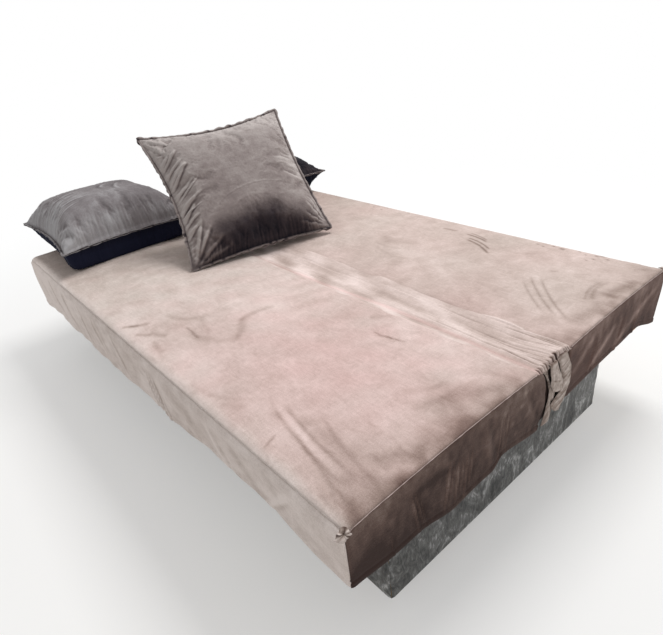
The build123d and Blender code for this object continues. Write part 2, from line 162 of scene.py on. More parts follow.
def new_object(name, points, faces, cut=None):
    """A smooth mesh object, with the flat cut as its UV map."""
    mesh = bpy.data.meshes.new(name)
    mesh.from_pydata(np.reshape(points, (-1, 3)).tolist(), [], faces)
    mesh.shade_smooth()
    if cut is not None:
        corners = np.zeros(len(mesh.loops), int)
        mesh.loops.foreach_get("vertex_index", corners)
        layer = mesh.uv_layers.new(name="cut")
        layer.data.foreach_set("uv", cut.reshape(-1, 2)[corners].astype(np.float32).ravel())
    made = bpy.data.objects.new(name, mesh)
    bpy.context.scene.collection.objects.link(made)
    return made


def stored(piece, name, values):
    """Keeps one number for each point of a piece, which its material can read."""
    attribute = piece.data.attributes.new(name, "FLOAT", "POINT")
    attribute.data.foreach_set("value", np.asarray(values, np.float32).ravel())


def cloth(name, points, turned=False, pile_and_shade=0.0, blush=0.0, thickness=cloth_thickness):
    """A panel of cloth from a grid of points, with its pile and painted shade, and its thickness."""
    rows, columns = points.shape[:2]
    across, down = row_lengths(points)
    steps = [np.linalg.norm(np.diff(points, axis=way), axis=2).mean(axis=1 - way) for way in (1, 0)]
    places = [np.concatenate([[0], np.cumsum(step)]) for step in steps]
    cut = np.stack(np.meshgrid(*places), axis=-1)
    piece = new_object(name, points, grid_faces(rows, columns, turned).tolist(), cut)
    stored(piece, "pile_and_shade", np.broadcast_to(pile_and_shade, (rows, columns)))
    stored(piece, "blush", np.broadcast_to(blush, (rows, columns)))
    solid = piece.modifiers.new("thickness", "SOLIDIFY")
    solid.thickness = thickness
    solid.offset = -1.0
    return piece, (across, down)


print("a panel's cloth is", 1000 * cloth_thickness, "mm thick")

# %% [markdown]
# ## Folds and brushed pile
#
# Real velvet shows two things: folds, which are shape, and strokes in the pile, which are colour.
# A drag fold is a low ridge with a dip beside it that fades at both ends. A stroke is the mark
# that a hand leaves, where the pile lies the other way and looks darker.
# Both are written as soft functions of the place on the cloth, so one helper serves every panel.
# Random unevenness comes from a few long waves with seeded phases, the same on every run.

# %% Helpers for folds, strokes and unevenness
# The dip beside a fold: its distance and width as shares of the fold's, and its share of the height
dip_away_share, dip_width_share, dip_depth_share = 1.5, 0.8, 0.6


def smooth_step(value, low, high):
    """0 below low, 1 above high, and a soft rise between them."""
    t = np.clip((value - low) / (high - low), 0, 1)
    return t * t * (3 - 2 * t)


def along_line(x, y, start, end):
    """How far along a line each place is, from 0 to 1, and how far beside it, in metres."""
    run = np.subtract(end, start)
    length = np.hypot(*run)
    from_x, from_y = x - start[0], y - start[1]
    return (from_x * run[0] + from_y * run[1]) / length**2, (from_x * run[1] - from_y * run[0]) / length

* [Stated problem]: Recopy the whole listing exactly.

* [Written response]:
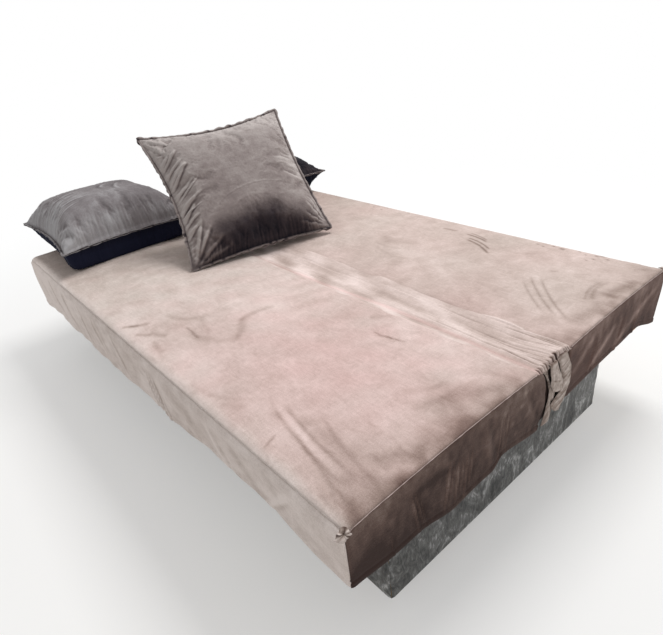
The build123d and Blender code for this object continues. Write part 2, from line 162 of scene.py on. More parts follow.
def new_object(name, points, faces, cut=None):
    """A smooth mesh object, with the flat cut as its UV map."""
    mesh = bpy.data.meshes.new(name)
    mesh.from_pydata(np.reshape(points, (-1, 3)).tolist(), [], faces)
    mesh.shade_smooth()
    if cut is not None:
        corners = np.zeros(len(mesh.loops), int)
        mesh.loops.foreach_get("vertex_index", corners)
        layer = mesh.uv_layers.new(name="cut")
        layer.data.foreach_set("uv", cut.reshape(-1, 2)[corners].astype(np.float32).ravel())
    made = bpy.data.objects.new(name, mesh)
    bpy.context.scene.collection.objects.link(made)
    return made


def stored(piece, name, values):
    """Keeps one number for each point of a piece, which its material can read."""
    attribute = piece.data.attributes.new(name, "FLOAT", "POINT")
    attribute.data.foreach_set("value", np.asarray(values, np.float32).ravel())


def cloth(name, points, turned=False, pile_and_shade=0.0, blush=0.0, thickness=cloth_thickness):
    """A panel of cloth from a grid of points, with its pile and painted shade, and its thickness."""
    rows, columns = points.shape[:2]
    across, down = row_lengths(points)
    steps = [np.linalg.norm(np.diff(points, axis=way), axis=2).mean(axis=1 - way) for way in (1, 0)]
    places = [np.concatenate([[0], np.cumsum(step)]) for step in steps]
    cut = np.stack(np.meshgrid(*places), axis=-1)
    piece = new_object(name, points, grid_faces(rows, columns, turned).tolist(), cut)
    stored(piece, "pile_and_shade", np.broadcast_to(pile_and_shade, (rows, columns)))
    stored(piece, "blush", np.broadcast_to(blush, (rows, columns)))
    solid = piece.modifiers.new("thickness", "SOLIDIFY")
    solid.thickness = thickness
    solid.offset = -1.0
    return piece, (across, down)


print("a panel's cloth is", 1000 * cloth_thickness, "mm thick")

# %% [markdown]
# ## Folds and brushed pile
#
# Real velvet shows two things: folds, which are shape, and strokes in the pile, which are colour.
# A drag fold is a low ridge with a dip beside it that fades at both ends. A stroke is the mark
# that a hand leaves, where the pile lies the other way and looks darker.
# Both are written as soft functions of the place on the cloth, so one helper serves every panel.
# Random unevenness comes from a few long waves with seeded phases, the same on every run.

# %% Helpers for folds, strokes and unevenness
# The dip beside a fold: its distance and width as shares of the fold's, and its share of the height
dip_away_share, dip_width_share, dip_depth_share = 1.5, 0.8, 0.6


def smooth_step(value, low, high):
    """0 below low, 1 above high, and a soft rise between them."""
    t = np.clip((value - low) / (high - low), 0, 1)
    return t * t * (3 - 2 * t)


def along_line(x, y, start, end):
    """How far along a line each place is, from 0 to 1, and how far beside it, in metres."""
    run = np.subtract(end, start)
    length = np.hypot(*run)
    from_x, from_y = x - start[0], y - start[1]
    return (from_x * run[0] + from_y * run[1]) / length**2, (from_x * run[1] - from_y * run[0]) / length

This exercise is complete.